Eggs also contain lesser-known nutrients. One of these is a class of compounds called betaines. Betaines are biological osmolytes, meaning that they maintain a cell’s osmotic (water pressure) balance and integrity, keeping the cell from dehydrating and from falling apart. Another key nutrient in eggs is choline which has a plethora of functions in the body including building cell membranes, neural signalling, and in metabolism. It is especially important for pregnant and nursing women (low choline levels are linked to neural tube defects and poor neurological development), which takes us back to that statement of the Sages about manna and nursing women.
Eggs also have good amounts of phosphorus, zinc, and selenium. The latter is especially noteworthy because a single egg has 22% of a person’s recommended daily intake of selenium, a trace mineral necessary for proper functioning of the thyroid gland, and for generating antioxidant enzymes.
[While we’ve all heard about the importance of antioxidants, it’s also important to know how they work: In the process of generating energy, our body uses oxygen and combines it with free hydrogen ions to produce water. The oxygen we breathe is actually a molecule of two oxygen atoms bonded together, sharing a pair of electrons. Sometimes, when the molecule splits one oxygen will remain unbonded and become a free radical, an atom that is missing one electron (and is quite upset about this). Radicals will attack other molecules to get an electron, and can therefore damage vital cellular components, including DNA. An oxygen free radical is also known as an oxidant, hence the need for anti-oxidants to neutralize them. There are other free radical particles, too, aside from oxidants, and reactive oxygen particles are also generated in other cellular processes outside of energy production. Selenium helps certain antioxidant enzymes that neutralize those other reactive oxygen particles, especially hydrogen peroxide.]
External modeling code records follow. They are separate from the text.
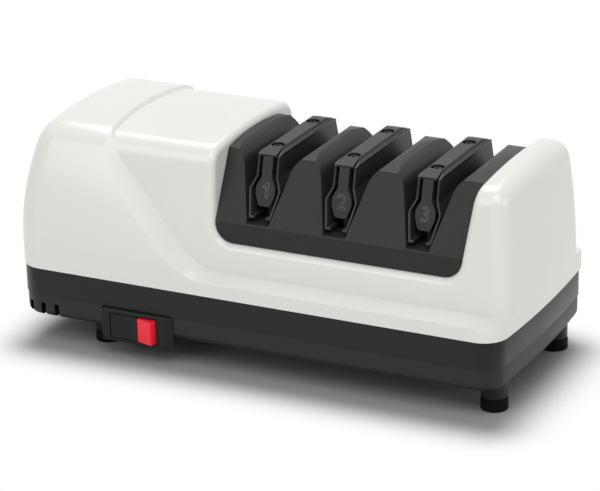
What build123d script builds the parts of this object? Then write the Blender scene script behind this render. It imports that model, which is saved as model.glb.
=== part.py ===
"""Three-stage electric knife sharpener, bench-top, as an assembly of separate pieces.

Millimetres. +X runs along the machine from the motor hood to the end block, +Y to the back,
+Z up. The origin is on the bench under the middle of the machine.
"""
from build123d import *
import math
import os

# ---------------------------------------------------------------- base, feet and outline
BASE_LENGTH = 254.0        # black base, end to end
BASE_WIDTH = 112.0         # black base, front to back
END_BOW = 2.7              # bulge of both ends in plan
BASE_CORNER = 12.0         # plan radius of the base corners
COVER_OVERHANG_END = 0.9   # cover stands out past the base at each end
COVER_OVERHANG_SIDE = 0.6  # and at front and back
FOOT_HEIGHT = 6.5          # rubber part of a foot
FOOT_RADIUS = 6.5
FOOT_GROOVE = (0.7, 1.3)   # depth and height of the groove round the top of the rubber
FOOT_POCKET = (3.8, 2.6)   # radius and depth of the pocket for the screw head
STEM_RADIUS = 6.2
FOOT_INSET_END = (40.8, 10.4)   # foot centres from the left and the right end
FOOT_INSET_SIDE = 18.2
PAN_BOTTOM = 14.4          # heights above the bench
SEAM_HEIGHT = 25.3         # joint between pan and frame
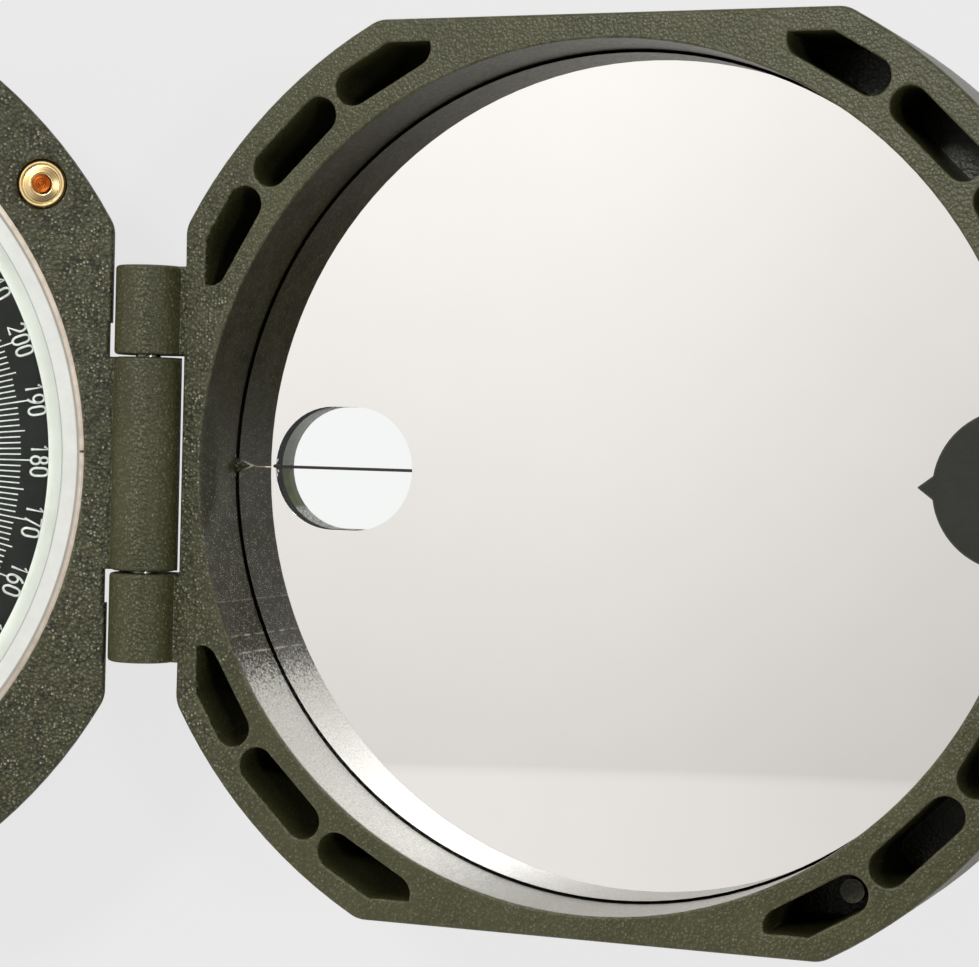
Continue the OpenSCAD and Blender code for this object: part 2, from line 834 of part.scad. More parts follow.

Cholesterol and the Talmud
Of course, one cannot talk about eggs without discussing cholesterol. While eggs are high in cholesterol, it isn’t necessarily a bad thing. Studies show that there is little connection between eggs and heart disease, and that 70% of people who eat lots of cholesterol are “hyperresponders” anyway—enjoying little or no effect on their blood cholesterol levels. Long ago, the Talmud (Chullin 59a) already discussed eggs and heart disease:
Rav Yosef says: One who eats sixteen eggs, and forty nuts, and seven fruits of the caper bush, and he drinks a quarter-log of honey in the season of Tammuz [summer], all on an empty [stomach], his heartstrings are uprooted.
It is very unlikely that anyone today would eat sixteen eggs in one sitting, on an empty stomach. A couple of eggs a day is probably not an issue for most people. In fact, until recently the world’s oldest woman was Emma Morano who, at the age of 116, shared her secret to a long life: “I eat two eggs a day, and that’s it. And cookies.” Morano started eating eggs daily when she was twenty years old on the advice of a doctor after being diagnosed with anemia. She never stopped.
In short, eggs are a nutritious superfood that, not coincidentally, our Sages connected to the perfectly-wholesome manna. Manna, of course, had far more going for it than a chicken egg, and came with no health concerns whatsoever. The Talmud (Chagigah 12b) states that manna was prepared up in the Heavens (specifically in the third of the seven levels, called Shechakim). Intriguingly, the Talmud does not say this in the past tense, but in the present: manna continues to be prepared there for the righteous to consume in Heaven! For us here on Earth, we shall have to settle for eggs—preferably from organically-fed and happy free-range chickens.